++++ Material ++++

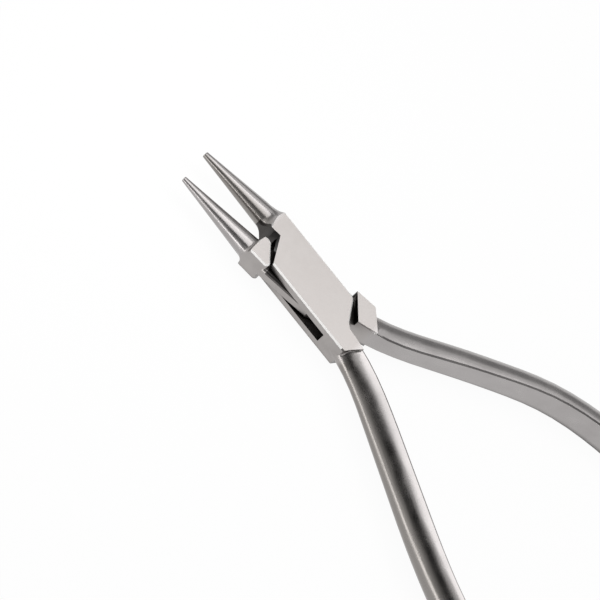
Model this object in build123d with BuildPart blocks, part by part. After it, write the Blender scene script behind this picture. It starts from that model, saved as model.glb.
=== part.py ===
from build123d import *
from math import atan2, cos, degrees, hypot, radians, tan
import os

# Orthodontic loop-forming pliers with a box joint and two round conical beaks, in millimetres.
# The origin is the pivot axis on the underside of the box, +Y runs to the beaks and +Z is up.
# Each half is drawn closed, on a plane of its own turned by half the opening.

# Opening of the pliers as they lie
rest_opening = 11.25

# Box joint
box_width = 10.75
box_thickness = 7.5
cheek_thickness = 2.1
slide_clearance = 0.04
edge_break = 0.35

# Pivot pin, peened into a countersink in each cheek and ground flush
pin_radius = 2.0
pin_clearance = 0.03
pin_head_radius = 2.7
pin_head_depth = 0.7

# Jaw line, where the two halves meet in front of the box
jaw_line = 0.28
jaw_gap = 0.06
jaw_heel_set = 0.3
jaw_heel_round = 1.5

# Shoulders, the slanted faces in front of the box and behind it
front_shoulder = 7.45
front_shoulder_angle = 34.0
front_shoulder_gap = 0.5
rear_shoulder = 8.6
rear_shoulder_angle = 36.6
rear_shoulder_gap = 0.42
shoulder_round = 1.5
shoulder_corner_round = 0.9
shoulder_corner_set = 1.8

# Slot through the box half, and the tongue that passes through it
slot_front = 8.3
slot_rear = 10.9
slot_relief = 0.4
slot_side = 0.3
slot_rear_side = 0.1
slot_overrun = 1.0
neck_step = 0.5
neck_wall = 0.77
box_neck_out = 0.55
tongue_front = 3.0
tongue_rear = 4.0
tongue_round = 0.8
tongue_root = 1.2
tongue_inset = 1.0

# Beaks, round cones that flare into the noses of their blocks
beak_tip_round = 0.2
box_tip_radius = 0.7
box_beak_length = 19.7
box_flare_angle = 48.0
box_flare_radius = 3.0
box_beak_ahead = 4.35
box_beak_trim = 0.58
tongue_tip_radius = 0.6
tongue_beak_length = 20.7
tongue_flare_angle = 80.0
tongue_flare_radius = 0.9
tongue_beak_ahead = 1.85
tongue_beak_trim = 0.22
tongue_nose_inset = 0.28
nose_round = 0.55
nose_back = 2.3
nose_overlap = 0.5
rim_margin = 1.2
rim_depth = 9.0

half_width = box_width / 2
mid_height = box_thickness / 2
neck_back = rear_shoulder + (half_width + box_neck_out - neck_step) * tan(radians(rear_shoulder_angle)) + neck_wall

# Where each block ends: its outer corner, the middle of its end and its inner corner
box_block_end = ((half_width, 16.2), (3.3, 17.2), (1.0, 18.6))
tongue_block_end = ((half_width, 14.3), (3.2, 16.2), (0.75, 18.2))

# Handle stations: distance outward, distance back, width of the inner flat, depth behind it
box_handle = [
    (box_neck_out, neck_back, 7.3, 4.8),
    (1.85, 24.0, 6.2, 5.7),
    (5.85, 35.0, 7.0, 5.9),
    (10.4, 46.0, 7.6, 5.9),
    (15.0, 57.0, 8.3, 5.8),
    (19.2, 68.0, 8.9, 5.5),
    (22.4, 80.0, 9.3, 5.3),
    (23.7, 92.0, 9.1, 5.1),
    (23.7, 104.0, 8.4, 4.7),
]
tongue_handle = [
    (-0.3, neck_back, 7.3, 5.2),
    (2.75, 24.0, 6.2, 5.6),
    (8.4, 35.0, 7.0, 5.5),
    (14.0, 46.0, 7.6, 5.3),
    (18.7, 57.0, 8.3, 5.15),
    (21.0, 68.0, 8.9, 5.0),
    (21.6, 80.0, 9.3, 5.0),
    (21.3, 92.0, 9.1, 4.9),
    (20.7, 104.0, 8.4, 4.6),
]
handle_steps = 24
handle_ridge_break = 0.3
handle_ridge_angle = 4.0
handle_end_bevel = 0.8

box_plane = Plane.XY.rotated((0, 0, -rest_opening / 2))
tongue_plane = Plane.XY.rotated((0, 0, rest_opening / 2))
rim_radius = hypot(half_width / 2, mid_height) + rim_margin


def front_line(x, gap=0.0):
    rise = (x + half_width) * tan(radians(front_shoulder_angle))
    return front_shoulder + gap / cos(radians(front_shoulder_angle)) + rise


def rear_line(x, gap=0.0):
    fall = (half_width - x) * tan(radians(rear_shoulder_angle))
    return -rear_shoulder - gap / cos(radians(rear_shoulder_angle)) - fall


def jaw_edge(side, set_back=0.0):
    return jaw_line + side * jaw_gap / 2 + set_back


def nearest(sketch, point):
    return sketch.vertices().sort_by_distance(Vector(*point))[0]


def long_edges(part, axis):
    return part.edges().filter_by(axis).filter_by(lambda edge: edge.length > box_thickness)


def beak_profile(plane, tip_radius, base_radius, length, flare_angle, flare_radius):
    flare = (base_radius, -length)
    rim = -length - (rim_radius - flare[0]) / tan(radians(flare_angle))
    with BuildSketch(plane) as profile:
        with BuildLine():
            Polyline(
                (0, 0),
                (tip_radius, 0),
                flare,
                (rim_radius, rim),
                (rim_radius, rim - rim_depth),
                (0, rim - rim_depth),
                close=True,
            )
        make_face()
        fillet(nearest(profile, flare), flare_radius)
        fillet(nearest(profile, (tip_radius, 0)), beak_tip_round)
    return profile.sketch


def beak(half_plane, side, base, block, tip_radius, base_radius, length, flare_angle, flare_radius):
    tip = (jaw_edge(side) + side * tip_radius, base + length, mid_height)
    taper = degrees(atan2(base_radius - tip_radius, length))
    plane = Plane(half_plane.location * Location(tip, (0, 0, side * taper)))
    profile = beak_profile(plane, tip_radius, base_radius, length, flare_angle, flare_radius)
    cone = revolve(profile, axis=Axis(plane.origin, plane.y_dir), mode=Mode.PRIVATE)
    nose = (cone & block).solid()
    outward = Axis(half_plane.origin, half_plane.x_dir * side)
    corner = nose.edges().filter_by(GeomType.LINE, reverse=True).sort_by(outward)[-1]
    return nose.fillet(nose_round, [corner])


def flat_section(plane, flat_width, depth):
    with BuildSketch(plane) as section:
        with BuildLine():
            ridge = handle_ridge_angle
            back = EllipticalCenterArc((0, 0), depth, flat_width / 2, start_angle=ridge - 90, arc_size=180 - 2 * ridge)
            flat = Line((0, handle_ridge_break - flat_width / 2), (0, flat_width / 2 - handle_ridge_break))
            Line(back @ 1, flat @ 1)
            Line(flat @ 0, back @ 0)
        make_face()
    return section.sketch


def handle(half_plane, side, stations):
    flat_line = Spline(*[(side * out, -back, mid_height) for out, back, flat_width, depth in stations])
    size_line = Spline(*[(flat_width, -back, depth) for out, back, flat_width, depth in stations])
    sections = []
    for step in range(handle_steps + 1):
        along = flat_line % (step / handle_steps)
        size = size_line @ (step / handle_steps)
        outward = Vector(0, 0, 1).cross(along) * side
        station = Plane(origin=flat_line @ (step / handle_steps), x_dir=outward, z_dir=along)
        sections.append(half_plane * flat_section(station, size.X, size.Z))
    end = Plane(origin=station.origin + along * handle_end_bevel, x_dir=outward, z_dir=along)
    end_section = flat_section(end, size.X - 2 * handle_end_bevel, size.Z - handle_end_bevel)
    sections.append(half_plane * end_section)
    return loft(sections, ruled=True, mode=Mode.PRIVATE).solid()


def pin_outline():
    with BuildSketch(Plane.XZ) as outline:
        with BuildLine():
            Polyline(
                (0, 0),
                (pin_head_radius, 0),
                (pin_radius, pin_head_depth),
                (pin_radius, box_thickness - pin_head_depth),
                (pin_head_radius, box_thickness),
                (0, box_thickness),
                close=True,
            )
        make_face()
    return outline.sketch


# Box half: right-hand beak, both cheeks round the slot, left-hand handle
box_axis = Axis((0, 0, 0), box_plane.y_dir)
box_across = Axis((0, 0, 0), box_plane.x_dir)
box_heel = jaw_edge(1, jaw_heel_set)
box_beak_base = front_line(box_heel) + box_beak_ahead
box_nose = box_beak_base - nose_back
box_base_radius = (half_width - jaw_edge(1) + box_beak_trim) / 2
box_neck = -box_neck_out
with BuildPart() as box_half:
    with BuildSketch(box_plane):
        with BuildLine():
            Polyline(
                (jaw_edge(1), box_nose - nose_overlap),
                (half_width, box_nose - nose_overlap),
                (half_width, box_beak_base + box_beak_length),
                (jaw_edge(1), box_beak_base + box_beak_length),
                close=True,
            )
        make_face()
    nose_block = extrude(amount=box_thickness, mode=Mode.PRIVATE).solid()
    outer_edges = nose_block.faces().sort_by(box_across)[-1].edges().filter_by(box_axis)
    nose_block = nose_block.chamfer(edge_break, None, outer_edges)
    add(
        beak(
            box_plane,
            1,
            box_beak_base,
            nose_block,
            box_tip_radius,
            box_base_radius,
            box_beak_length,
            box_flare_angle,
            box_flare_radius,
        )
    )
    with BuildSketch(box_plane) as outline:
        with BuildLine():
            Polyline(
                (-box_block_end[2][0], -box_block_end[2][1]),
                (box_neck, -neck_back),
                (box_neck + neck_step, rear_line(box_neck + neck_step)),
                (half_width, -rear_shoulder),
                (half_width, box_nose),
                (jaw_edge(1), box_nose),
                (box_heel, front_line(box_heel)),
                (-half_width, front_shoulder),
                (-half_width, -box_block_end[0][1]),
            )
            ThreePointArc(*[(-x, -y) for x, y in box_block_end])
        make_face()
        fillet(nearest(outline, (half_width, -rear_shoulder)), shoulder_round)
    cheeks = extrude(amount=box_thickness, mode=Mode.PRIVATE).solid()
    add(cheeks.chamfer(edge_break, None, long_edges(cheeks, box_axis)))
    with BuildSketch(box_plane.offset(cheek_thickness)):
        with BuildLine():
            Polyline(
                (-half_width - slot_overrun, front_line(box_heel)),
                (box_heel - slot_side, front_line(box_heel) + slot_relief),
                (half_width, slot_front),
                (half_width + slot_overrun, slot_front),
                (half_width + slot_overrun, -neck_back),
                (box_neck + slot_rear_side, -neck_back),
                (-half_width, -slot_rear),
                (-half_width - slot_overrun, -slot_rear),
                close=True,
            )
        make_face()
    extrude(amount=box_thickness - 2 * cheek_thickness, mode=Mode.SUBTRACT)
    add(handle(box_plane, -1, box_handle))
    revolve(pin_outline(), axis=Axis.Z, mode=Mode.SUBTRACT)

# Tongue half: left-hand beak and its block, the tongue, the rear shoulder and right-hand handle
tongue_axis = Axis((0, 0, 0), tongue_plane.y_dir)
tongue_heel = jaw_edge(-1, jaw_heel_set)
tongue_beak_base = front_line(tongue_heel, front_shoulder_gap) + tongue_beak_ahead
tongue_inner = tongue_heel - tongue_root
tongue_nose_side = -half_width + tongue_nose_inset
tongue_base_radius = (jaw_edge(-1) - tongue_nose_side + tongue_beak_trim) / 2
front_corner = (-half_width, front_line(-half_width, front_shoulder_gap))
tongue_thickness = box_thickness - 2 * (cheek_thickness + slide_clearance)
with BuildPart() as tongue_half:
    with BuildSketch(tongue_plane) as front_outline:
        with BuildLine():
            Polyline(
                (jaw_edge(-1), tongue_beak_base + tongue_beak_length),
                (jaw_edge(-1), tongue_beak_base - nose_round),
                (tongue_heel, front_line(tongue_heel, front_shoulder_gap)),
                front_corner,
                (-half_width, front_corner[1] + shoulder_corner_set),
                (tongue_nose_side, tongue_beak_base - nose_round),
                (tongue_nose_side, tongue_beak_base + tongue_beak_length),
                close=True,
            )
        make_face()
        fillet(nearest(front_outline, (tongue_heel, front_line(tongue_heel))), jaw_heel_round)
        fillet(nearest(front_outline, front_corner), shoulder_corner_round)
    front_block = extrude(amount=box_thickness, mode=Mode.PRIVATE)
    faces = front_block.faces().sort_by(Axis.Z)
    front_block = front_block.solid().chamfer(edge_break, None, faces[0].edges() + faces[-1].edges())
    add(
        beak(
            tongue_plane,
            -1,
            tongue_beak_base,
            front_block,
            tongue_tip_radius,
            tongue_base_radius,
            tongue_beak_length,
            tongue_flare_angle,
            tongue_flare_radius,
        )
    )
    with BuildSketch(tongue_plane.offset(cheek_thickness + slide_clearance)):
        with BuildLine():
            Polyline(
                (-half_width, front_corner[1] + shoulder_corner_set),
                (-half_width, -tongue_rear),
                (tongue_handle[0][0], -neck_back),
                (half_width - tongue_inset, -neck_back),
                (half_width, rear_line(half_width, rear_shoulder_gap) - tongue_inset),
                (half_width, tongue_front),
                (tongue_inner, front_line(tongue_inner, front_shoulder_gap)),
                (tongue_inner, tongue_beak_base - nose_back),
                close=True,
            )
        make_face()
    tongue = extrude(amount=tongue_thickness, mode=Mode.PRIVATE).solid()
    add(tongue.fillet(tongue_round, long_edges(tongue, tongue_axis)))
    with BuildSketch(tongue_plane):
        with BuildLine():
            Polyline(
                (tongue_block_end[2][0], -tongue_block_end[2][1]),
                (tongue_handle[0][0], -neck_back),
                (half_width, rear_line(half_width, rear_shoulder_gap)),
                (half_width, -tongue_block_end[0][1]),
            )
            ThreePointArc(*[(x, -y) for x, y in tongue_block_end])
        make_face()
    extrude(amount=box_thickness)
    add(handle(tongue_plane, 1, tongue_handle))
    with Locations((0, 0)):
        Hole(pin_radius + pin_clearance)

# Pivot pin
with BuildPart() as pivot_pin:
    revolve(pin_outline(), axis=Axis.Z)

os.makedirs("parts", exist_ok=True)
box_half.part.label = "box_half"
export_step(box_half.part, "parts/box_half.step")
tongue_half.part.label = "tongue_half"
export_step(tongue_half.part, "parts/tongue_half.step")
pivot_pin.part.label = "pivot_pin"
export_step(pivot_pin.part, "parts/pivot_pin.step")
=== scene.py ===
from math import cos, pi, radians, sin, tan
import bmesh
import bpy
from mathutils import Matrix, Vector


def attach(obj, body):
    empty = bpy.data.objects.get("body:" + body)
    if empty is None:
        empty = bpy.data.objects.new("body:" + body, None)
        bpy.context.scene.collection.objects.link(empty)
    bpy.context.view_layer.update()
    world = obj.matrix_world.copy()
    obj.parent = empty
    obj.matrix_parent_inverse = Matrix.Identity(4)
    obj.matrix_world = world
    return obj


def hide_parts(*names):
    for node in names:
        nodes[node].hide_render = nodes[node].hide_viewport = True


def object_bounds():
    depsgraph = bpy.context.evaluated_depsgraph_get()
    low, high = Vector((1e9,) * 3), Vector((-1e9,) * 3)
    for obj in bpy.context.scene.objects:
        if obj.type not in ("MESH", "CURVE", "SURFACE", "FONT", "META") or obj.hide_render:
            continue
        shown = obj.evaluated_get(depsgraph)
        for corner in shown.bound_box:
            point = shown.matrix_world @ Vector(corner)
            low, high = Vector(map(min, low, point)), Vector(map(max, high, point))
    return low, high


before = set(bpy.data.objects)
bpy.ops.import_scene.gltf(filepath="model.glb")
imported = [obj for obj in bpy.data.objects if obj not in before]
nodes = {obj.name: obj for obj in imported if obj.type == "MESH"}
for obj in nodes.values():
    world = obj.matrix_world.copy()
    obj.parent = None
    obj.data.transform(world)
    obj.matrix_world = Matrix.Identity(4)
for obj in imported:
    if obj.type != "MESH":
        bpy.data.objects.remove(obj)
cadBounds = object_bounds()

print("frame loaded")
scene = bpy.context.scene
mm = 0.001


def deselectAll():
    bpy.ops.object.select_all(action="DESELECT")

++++

## Task to carry out
Using the data above, transcribe the lines that run from the line with "extrude(amount=box_thickness)" to the line with "depsgraph = bpy.context.evaluated_depsgraph_get()", both ends kept, and output nothing else.

## Answer to this task
    extrude(amount=box_thickness)
    add(handle(tongue_plane, 1, tongue_handle))
    with Locations((0, 0)):
        Hole(pin_radius + pin_clearance)

# Pivot pin
with BuildPart() as pivot_pin:
    revolve(pin_outline(), axis=Axis.Z)

os.makedirs("parts", exist_ok=True)
box_half.part.label = "box_half"
export_step(box_half.part, "parts/box_half.step")
tongue_half.part.label = "tongue_half"
export_step(tongue_half.part, "parts/tongue_half.step")
pivot_pin.part.label = "pivot_pin"
export_step(pivot_pin.part, "parts/pivot_pin.step")
=== scene.py ===
from math import cos, pi, radians, sin, tan
import bmesh
import bpy
from mathutils import Matrix, Vector


def attach(obj, body):
    empty = bpy.data.objects.get("body:" + body)
    if empty is None:
        empty = bpy.data.objects.new("body:" + body, None)
        bpy.context.scene.collection.objects.link(empty)
    bpy.context.view_layer.update()
    world = obj.matrix_world.copy()
    obj.parent = empty
    obj.matrix_parent_inverse = Matrix.Identity(4)
    obj.matrix_world = world
    return obj


def hide_parts(*names):
    for node in names:
        nodes[node].hide_render = nodes[node].hide_viewport = True


def object_bounds():
    depsgraph = bpy.context.evaluated_depsgraph_get()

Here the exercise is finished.